Open maxlund opened 2 hours ago

maxlund commented 2 hours ago

Hi,

First off, thank you for this great implementation, really good stuff!

When using the newest stable-ts version on Windows to run the large-v3-turbo model I think there might be a memory leak of some sort when transcribing longer (1h+) audio, the RAM (not VRAM) usage goes way up:

image

RAM usage seems to be steadily increasing until we eventually get an OOM error:

Exception occurred: [enforce fail at alloc_cpu.cpp:114] data. DefaultCPUAllocator: not enough memory: you tried to allocate 1921792 bytes.
Traceback (most recent call last):
  File "stable_whisper\whisper_word_level\original_whisper.py", line 1437, in transcribe_stable
  File "stable_whisper\audio\__init__.py", line 373, in next_chunk
  File "stable_whisper\audio\__init__.py", line 341, in _read_append_to_buffer
RuntimeError: [enforce fail at alloc_cpu.cpp:114] data. DefaultCPUAllocator: not enough memory: you tried to allocate 1921792 bytes

I uploaded the audio file (runtime 02:27:47) which caused the error above here

We also have a very long audio file uploaded here (10h+ long, mostly silence), which you could perhaps use if the file above does not reproduce the issue.

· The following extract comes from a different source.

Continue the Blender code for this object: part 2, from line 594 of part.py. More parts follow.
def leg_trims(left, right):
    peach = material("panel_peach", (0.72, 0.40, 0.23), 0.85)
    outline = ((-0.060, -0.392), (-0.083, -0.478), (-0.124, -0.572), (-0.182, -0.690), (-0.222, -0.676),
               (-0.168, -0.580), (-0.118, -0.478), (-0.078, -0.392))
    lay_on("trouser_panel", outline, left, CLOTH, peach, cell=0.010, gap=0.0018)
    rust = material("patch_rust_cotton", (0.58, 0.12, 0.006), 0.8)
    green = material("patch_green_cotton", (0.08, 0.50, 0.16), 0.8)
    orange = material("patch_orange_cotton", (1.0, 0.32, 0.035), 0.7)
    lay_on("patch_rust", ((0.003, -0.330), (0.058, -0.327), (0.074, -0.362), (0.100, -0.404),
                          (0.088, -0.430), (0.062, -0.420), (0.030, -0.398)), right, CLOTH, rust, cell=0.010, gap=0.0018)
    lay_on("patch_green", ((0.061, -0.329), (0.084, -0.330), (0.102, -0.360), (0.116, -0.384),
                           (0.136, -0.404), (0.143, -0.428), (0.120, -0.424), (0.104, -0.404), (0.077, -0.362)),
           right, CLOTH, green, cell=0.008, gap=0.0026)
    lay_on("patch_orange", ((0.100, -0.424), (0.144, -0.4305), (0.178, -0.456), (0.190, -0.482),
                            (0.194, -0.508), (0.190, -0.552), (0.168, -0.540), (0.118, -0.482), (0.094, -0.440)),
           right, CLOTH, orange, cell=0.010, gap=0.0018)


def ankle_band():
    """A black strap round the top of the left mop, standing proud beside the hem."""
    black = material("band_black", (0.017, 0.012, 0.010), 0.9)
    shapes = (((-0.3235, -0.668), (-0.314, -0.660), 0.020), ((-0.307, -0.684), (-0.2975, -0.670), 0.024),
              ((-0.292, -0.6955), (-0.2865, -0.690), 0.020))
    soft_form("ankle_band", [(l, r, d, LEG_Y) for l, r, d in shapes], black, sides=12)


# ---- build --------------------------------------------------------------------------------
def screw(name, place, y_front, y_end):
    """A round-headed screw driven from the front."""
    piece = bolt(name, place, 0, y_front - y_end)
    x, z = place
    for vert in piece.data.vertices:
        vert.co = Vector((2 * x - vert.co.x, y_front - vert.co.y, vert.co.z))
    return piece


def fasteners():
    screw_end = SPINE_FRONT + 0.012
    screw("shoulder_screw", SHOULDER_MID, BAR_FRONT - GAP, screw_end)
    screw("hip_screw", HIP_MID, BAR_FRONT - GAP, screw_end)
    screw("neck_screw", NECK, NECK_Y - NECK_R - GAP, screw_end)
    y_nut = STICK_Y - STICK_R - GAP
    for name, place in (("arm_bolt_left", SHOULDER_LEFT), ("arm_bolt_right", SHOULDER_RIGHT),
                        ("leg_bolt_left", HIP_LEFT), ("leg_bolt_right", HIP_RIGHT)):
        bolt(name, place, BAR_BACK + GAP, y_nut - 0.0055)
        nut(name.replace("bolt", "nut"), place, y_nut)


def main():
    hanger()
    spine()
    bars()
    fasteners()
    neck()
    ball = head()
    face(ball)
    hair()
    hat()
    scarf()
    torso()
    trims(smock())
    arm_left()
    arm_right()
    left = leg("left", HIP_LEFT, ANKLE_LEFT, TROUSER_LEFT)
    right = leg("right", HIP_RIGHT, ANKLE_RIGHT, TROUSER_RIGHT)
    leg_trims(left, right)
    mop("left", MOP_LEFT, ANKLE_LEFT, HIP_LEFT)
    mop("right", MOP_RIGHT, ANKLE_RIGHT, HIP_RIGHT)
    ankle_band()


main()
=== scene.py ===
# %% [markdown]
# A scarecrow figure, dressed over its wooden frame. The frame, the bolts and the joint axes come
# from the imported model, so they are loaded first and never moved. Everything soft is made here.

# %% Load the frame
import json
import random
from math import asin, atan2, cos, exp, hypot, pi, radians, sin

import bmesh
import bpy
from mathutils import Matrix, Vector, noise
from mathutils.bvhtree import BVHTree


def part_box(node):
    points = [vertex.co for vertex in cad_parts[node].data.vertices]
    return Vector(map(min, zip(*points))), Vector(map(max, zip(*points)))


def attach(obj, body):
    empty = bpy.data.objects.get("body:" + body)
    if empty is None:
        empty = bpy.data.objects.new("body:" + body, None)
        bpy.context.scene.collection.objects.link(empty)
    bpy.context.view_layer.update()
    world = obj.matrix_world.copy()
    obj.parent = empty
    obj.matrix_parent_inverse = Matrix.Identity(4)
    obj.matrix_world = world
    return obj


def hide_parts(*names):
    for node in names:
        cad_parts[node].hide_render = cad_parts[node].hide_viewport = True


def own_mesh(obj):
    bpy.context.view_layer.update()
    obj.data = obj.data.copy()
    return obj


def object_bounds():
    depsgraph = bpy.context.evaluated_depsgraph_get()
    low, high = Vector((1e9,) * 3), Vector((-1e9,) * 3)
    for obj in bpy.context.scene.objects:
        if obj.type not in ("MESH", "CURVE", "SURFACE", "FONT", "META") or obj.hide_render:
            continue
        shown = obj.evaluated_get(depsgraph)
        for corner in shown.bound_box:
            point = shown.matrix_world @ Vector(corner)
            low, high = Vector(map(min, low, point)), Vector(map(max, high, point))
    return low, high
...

We have been using your library for a while, and didn't observe any of these issues prior to switching over to the large-v3-turbo model and using the latest version of the library. Any ideas?

Thanks again for all your fantastic work here!

maxlund commented 2 hours ago

Including a minimal example to reproduce here:

import stable_whisper
import torch

model_path = "/path/to/large-v3-turbo.pt"
audio_paths = [
    "/path/to/mozart-of-gen-z-interview.mp3",
    "/path/to/long-audio.mp3"
]
model = stable_whisper.load_model(model_path, device=torch.device('cuda'))
segments_and_start_times = list()
for audio_path in audio_paths:
    whisper_result = model.transcribe(audio=audio_path, vad=True, language="english", verbose=False)
    for res in whisper_result:
        segments_and_start_times.append([res.start, res.text, res.end])

print(segments_and_start_times)